This is a EC2 instance set up as g4dn.xlarge.
This is what nvidia-smi returns when ran from that machine:
$ nvidia-smi
Fri Feb 24 18:37:56 2023
±----------------------------------------------------------------------------+
| NVIDIA-SMI 525.85.12 Driver Version: 525.85.12 CUDA Version: 12.0 |
|-------------------------------±---------------------±---------------------+
| GPU Name Persistence-M| Bus-Id Disp.A | Volatile Uncorr. ECC |
| Fan Temp Perf Pwr:Usage/Cap| Memory-Usage | GPU-Util Compute M. |
| | | MIG M. |
|===============================+======================+======================|
| 0 Tesla T4 On | 00000000:00:1E.0 Off | 0 |
| N/A 38C P8 15W / 70W | 2MiB / 15360MiB | 0% Default |
| | | N/A |
±------------------------------±---------------------±---------------------+
±----------------------------------------------------------------------------+
| Processes: |
| GPU GI CI PID Type Process name GPU Memory |
| ID ID Usage |
|=============================================================================|
| No running processes found |
±----------------------------------------------------------------------------+
deviceQuery seems to run just fine, as well.
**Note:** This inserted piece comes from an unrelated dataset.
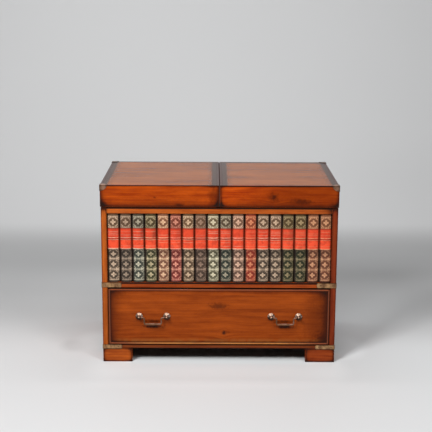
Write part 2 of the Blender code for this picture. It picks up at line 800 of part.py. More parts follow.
def make_bail(name, x, axis):
    half = bail_path()
    path = half + [(-across, drop, radius) for across, drop, radius in reversed(half[:-1])]
    curve = bpy.data.curves.new(name, "CURVE")
    curve.dimensions = "3D"
    curve.bevel_depth = 1.0
    curve.bevel_resolution = 2
    curve.render_resolution_u = 0
    curve.use_fill_caps = True
    spline = curve.splines.new("POLY")
    spline.points.add(len(path) - 1)
    for point, (across, drop, radius) in zip(spline.points, path):
        point.co = (across, 0.0, -drop, 1.0)
        point.radius = radius
    spline.use_smooth = True
    bail = bpy.data.objects.new(name, curve)
    bpy.context.scene.collection.objects.link(bail)
    bail.location = (x, HEAD_Y, HANDLE_LEVEL)
    as_piece(bail, name, "aged_brass", axis)


def make_handles(drawer_axis):
    for hand, side in (("left", -1), ("right", 1)):
        middle = side * HANDLE_OFFSET
        for end in (-1, 1):
            name = "handle_" + hand + "_post_" + ("left" if end < 0 else "right")
            x = middle + end * POST_SPACING / 2
            post = turned(name, post_profile(), (x, CASE_FRONT, HANDLE_LEVEL), 16)
            pin_end = x + end * (BAIL_PIN_REACH + FIT_GAP)
            socket = rod(
                (pin_end, HEAD_Y, HANDLE_LEVEL), (x - end * 2 * HEAD_RADIUS, HEAD_Y, HANDLE_LEVEL),
                BAIL_PIN_RADIUS + FIT_GAP,
            )
            cut(post, socket, name + "_socket")
            as_piece(post, name, "aged_brass", drawer_axis)
        axis = joint_axis("bail_" + hand + "_axis", (middle, HEAD_Y, HANDLE_LEVEL))
        make_bail("handle_" + hand + "_bail", middle, axis)
        axis.parent = drawer_axis
        axis.location = axis.location - drawer_axis.location


def main():
    make_carcass()
    make_feet()
    make_bottle_rack()
    make_books()
    make_straps()
    make_lid("left", -1)
    make_lid("right", 1)
    drawer_axis = joint_axis("drawer_axis", (0.0, CASE_FRONT, (DRAWER_BASE + DRAWER_TOP) / 2))
    make_drawer(drawer_axis)
    make_handles(drawer_axis)


clear_scene()
PIECES = new_collection("drinks_cabinet")
CUTTERS = new_collection("cutters")
main()
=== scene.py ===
"""Finishes a drinks cabinet: waxed mahogany, tooled leather spines and aged brass.

Metres, +Z up, front towards -Y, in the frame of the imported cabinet.
"""
from math import atan, cos, hypot, pi, radians, sin, sqrt

import bmesh
import bpy
from bpy.props import FloatProperty, FloatVectorProperty, IntProperty, PointerProperty
from mathutils import Matrix, Vector


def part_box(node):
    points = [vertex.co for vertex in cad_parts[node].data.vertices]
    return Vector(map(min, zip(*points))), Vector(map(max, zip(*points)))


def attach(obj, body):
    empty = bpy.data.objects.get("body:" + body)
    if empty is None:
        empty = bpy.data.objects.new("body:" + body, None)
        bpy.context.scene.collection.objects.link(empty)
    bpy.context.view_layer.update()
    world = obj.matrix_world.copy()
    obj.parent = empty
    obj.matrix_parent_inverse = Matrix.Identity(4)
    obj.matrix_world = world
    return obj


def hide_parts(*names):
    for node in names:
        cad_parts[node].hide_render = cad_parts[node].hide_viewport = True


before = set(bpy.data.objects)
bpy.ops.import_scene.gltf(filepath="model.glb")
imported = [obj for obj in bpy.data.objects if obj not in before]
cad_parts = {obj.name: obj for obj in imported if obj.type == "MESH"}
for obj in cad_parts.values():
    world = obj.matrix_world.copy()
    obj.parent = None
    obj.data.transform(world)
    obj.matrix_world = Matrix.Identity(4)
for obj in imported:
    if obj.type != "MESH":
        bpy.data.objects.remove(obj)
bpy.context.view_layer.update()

bl_info = {
    "name": "Drinks Cabinet Finishes",
    "version": (1, 0, 0),
    "blender": (4, 5, 0),
    "location": "3D View > Sidebar > Cabinet",
    "description": "Wood, leather and brass for a bottle chest with a front of book spines",
    "category": "Object",
}

LID_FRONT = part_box("lid_left_frame")[0].y
CASE_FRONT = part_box("side_left")[0].y
DRAWER_LOW, DRAWER_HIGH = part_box("drawer_front")
LEAF_OUTER = abs(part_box("hinge_left_lid_leaf")[0].x)
SIDES = (("left", -1), ("right", 1))


# Sizes and colours that a user would change

def length(name, description, default):
    return FloatProperty(name=name, description=description, default=default, unit="LENGTH", precision=4)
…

In this particular machine, an app I created that uses OptiX crashes as reported above. In another machine, which is setup as g4dn.4xlarge, the error does not show up.
Since these are instances which only can be used through command line interface, I wasn’t able to compile or run the OptiX SDK examples.
I’m at a loss on why this would happen. Do you have any pointers on what to check to make this machine run not just my app, but any app with OptiX?